You’ve probably done this before: Googled someone you know—maybe a friend from high school, maybe a work colleague—and felt a stab of jealousy when you saw how successful that person is.
The Wikipedia entry mentions your friend is “award-winning,” the testimonials on LinkedIn are glowing, and you can see from the gorgeous photographs that your new stalkee is in perfect health, has none of the wrinkles you have, and has never had a care in life.
So you close the computer feeling really bad about yourself, go to the liquor cabinet, and make yourself a White Russian to drown your sorrows, even though it’s FATTENING and you promised yourself you were going to stop using alcohol as a coping strategy…
I wouldn’t really know.
Because, of course, I’ve never done this. Excuse me one sec—
Now where was I?
I graduated magna cum laude from Cornell University.
I’ve written hundreds of articles in magazines and newspapers, as well as for on-line health sites.
I’ve been published in the New York Times, the Washington Post, and on the cover of Smithsonian magazine.
I was awarded a Fulbright, one of the most prestigious fellowships you can get from the U.S. government, and spent a year living and working overseas, teaching at the university and doing fascinating research.
My 7th non-fiction book is coming out in August from Ballantine Books, one of the best known and most highly respected New York publishers.
It is co-written with Dr.

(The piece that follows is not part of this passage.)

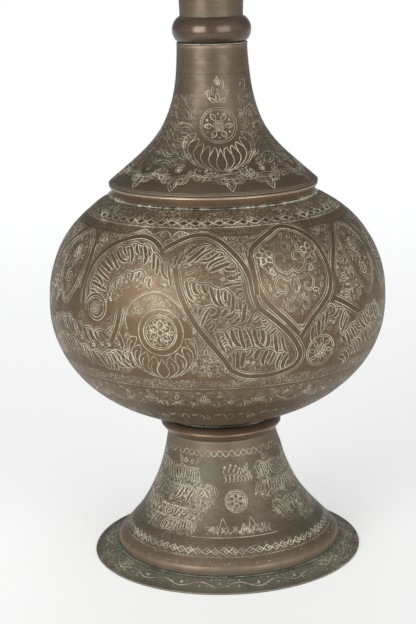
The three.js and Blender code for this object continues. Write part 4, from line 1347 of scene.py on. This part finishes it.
def bulbFar(guide):
    k = newWork(guide)
    fillPanel(k, [(43.8, 203), (43.4, 219), (46.5, 229), (50.6, 237), (51.6, 226), (54, 212), (56.5, 205.6),
        (52.6, 196.6), (47.5, 200.5)], (4.2, 3.2, 2.3, 1.6, 1.1), 61, 0.95, 0.75, ground=0.4)
    fillPanel(k, [(40.5, 248), (54.5, 248), (51.5, 245), (48, 240), (44, 233.4), (42.6, 238), (41.4, 243)],
        (2.0, 1.4, 1.0), 62, 0.75, 0.65)
    scratched(k, [(31, 190), (35.5, 198.5), (39.4, 202.6), (45, 196.6), (48.6, 191), (45, 180.6), (36, 182.4),
        (30.5, 182)])
    tongues(k, [(46.6, 191.6), (42.6, 197), (38.6, 200), (34.6, 195), (31.4, 190)], 13, 63, lean=-18)
    press(k, [ring(11.2), ring(9.9)] + rosette(4.6, 6, (1.0,)), 34.6, 171, 0.9, 0.75)
    petals = [laid(leaf(5.0, 2.6, 0.15, False), a, at(4.8, a))[0] for a in turnsOf(8)]
    press(k, petals, 34.6, 171, 0.85, 0.75)
    scratched(k, [(42, 177), (50, 186), (56.4, 196), (60, 199.5), (64, 196), (68, 186), (68, 163), (60, 160.6),
        (44, 160.6), (40.6, 168)])
    for low, seed in ((190, 64), (176, 66)):
        points = [(66, low + 1), (60, low + 2), (54, low - 1), (48, low - 7), (43, low - 12)]
        tongues(k, points, 13, seed, lean=24)
    # Medallion between two cells
    half = [(60, 247), (55.4, 243), (52.4, 235), (52.2, 225), (54.4, 213), (57.4, 205), (60, 199.6)]
    for points in (half, [(120 - x, y) for x, y in half]):
        strap(k, points, 1.0, 0.9)
    press(k, rosette(5.6, 6, (1.0,)), 60, 233, 0.95, 0.8)
    press(k, [curl(5.2, 2.0, 0.16, 90, 1), leaf(5, 2.6, 0.2)[0] + (0, 6)], 60, 218, 1.0, 0.95)
    fillPanel(k, [(60, 245), (56, 240.6), (54, 233), (54, 226), (56, 214), (60, 203), (64, 214), (66, 226),
            (66, 233), (64, 240.6)], (2.4, 1.8, 1.3, 0.9), 65, 0.85, 0.7,
        taken=[(0, 8.5, 6.2), (0, -8.5, 5.6)], ground=0.4)
    return k

def bulbWork():
    guide = guideOf(bulbPath())
    parts = (bulbStraps, bulbRoundel, bulbClouds, bulbLeft, bulbMiddle, bulbRight, bulbFar)
    cell = joined(*(part(guide) for part in parts))
    return joined(bulbBorders(guide), around(cell, bulbCut["cells"]))


# Ornament of the bell: roundels in lotus crowns, with garlands of curls and pendants below

bellCut = dict(cells=3, roundel=(6, 313), pendants=(-50.5, -24.5, 10.3, 35), curls=(-63, -37.5, -7, 22.6, 47))
bellLines = ((347, 0.6, 0.4), (356.5, 0.6, 0.35, -28, 8), (271.8, 0.7, 0.5))  # height, width, tone, ends
sideSprays = (([(-60, 287), (-20, 287), (-22, 298), (-60, 298)], 70, 81),
    ([(-60, 298), (-25, 298), (-19, 316), (-60, 316)], 62, 85),
    ([(-60, 316), (-20, 316), (-24, 333), (-60, 333)], 40, 86))  # outline, lean and seed

def bellCell(guide):
    k, spot = newWork(guide), bellCut["roundel"]
    press(k, [ring(12.8), ring(11.3)] + rosette(3.6, 5, (1.0,)), *spot, 0.85, 0.7)
    for a in turnsOf(6, 30):
        press(k, laid([comma(6.2, 0.35), comma(6.2, -0.35)], a, at(4.2, a)), *spot, 0.85, 0.7)
        press(k, [ring(0.6, 0.5) + at(8.6, a + 30), ring(1.1, 0.6) + at(8.4, a)], *spot, 0.8, 0.7)
    press(k, lotus(16.6, 37, 5, 14.5, 7, False), *spot, 0.9, 0.76)
    bowl = [(-9.6, -33.6), (-12, -36.4), (-7, -37.8), (0, -38.6), (7, -37.8), (12, -36.4), (9.6, -33.6)]
    press(k, [curveThrough(bowl)], *spot, 0.9, 0.74)
    curls = [curl(size, turns, 0.2, start, hand) + (-hand * x, y) for size, turns, start, x, y in (
        (3.4, 1.5, 90, 22, -22), (2.6, 1.4, 0, 25, -14)) for hand in (1, -1)]
    press(k, curls, *spot, 0.8, 0.7)
    # Garland: a double line in waves, and from it pendants between curls
    for low, tone in ((282.6, 0.8), (281, 0.55)):
        drawLine(k, [(x, low + 0.9 * np.cos(rad((x - 10) * 14))) for x in range(-60, 62, 3)], 1.2, 0.8, tone)
    for x in bellCut["pendants"]:
        for flip in (-1, 1):
            stems(k, [curl(4.6, 1.3, 0.3, 90, 1)], x - flip * 4.8, 280.4, 1.0, flip, 0.85)
            tuft = [curl(3.0, 1.4, 0.25, 90, -1), comma(6, 0.35) + (-3.4, 0), ring(0.7, 0.6) + (-5, 3)]
            press(k, tuft, x - flip * 10, 284, 0.9, 0.8, flip=flip)
        press(k, trefoil(8.8), x, 281, 0.95, 0.9)
        press(k, trefoil(4.2), x, 279.4, 0.8, 0.7)
        press(k, palmette(5.6, 3, 90), x, 284.6, 0.8, 0.7)
    for x in bellCut["curls"]:
        horns = [curl(3.4, 1.5, 0.25, 0, 1) + (-3.2, 3.4), curl(3.4, 1.5, 0.25, 180, -1) + (3.2, 3.4)]
        press(k, horns + [comma(5.5, 0.3)], x, 279.4, 0.9, 0.8)
    # Side arabesques and the crown over the roundel
    for outline, lean, seed in sideSprays:
        mirrored = np.minimum([(12 - x, y) for x, y in outline], (60, 999))
        for place, hand, dice in ((outline, 1, seed), (mirrored, -1, seed + 10)):
            fillPanel(k, place, (2.4, 1.8, 1.3, 1.0), dice, 0.9, 0.64, hand * lean, ground=0.35)
    fillPanel(k, [(38, 334), (60, 334), (60, 345), (44, 345)], (1.6, 1.2, 0.9), 87, 0.8, 0.58, -35, ground=0.15)
    for flip in (-1, 1):
        press(k, laid(leaf(5, 2.2, 0.2 * flip, False), -flip * 35), 6 + flip * 4, 328, 0.75, 0.64)
        press(k, [curl(2.2, 1.3, 0.25, 90, flip) + (flip * 3.4, 0)], 6 + flip * 7, 335, 0.75, 0.6)
    press(k, leaf(7.5, 2.8, rib=False) + [ring(0.6, 0.5) + (0, 9)], 6, 328, 0.75, 0.64)
    press(k, palmette(6, 3, 80), 6, 340, 0.75, 0.62)
    crown = [(-10, 327), (22, 327), (26, 336), (6, 349), (-14, 336)]
    fillPanel(k, crown, (1.4, 1.0), 88, 0.75, 0.56, 5, ground=0.12)
    return k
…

Paul Thomas, M.D., a pediatrician who has over 15,000 patients in his Portland-based practice and over 800,000 subscribers on his YouTube Channel.
It sounds impressive, doesn’t it?
I sound “successful.”
But now I have to let you in on a big secret: the success is only a small part of the story, for me, for the friend you just Googled, and for all the people—whether they’re writers, business people, actors, or politicians—you admire the most.
Find the person whose career is most like you want yours to be.
That person looks successful now.
But to get to that success, he or she failed and suffered setbacks more times than you can imagine
If you feel like you’re failing your way to … somewhere or nowhere … you’re not alone.
If you feel like a failure, you’re not alone.
If you feel like you’ve failed a million times already, you’re not alone.
I did a 10-minute podcast called “How to Fail Your Way to Success,” based on a New Year’s talk I gave to Oregon writers about how to bluff, cheat, and fail your way to becoming a more successful writer.
The “How to Fail Your Way to Success” 10-minute podcast is available for free if you sign up for my friend and colleague Kate Hanley’s website.
She asked me and 11 other experts to share some e-tools with her readers about how to improve your mind and change your life.
And though Kate Hanley and the other experts are all yoga and Zen and irie whereas I have a decidedly Type A, worry-too-much, die-young-of-a-stress-related-illness personality, I think you’ll like it.
Now, excuse me while I gulp down some more of this White—I mean coffee—and try to make today’s deadline.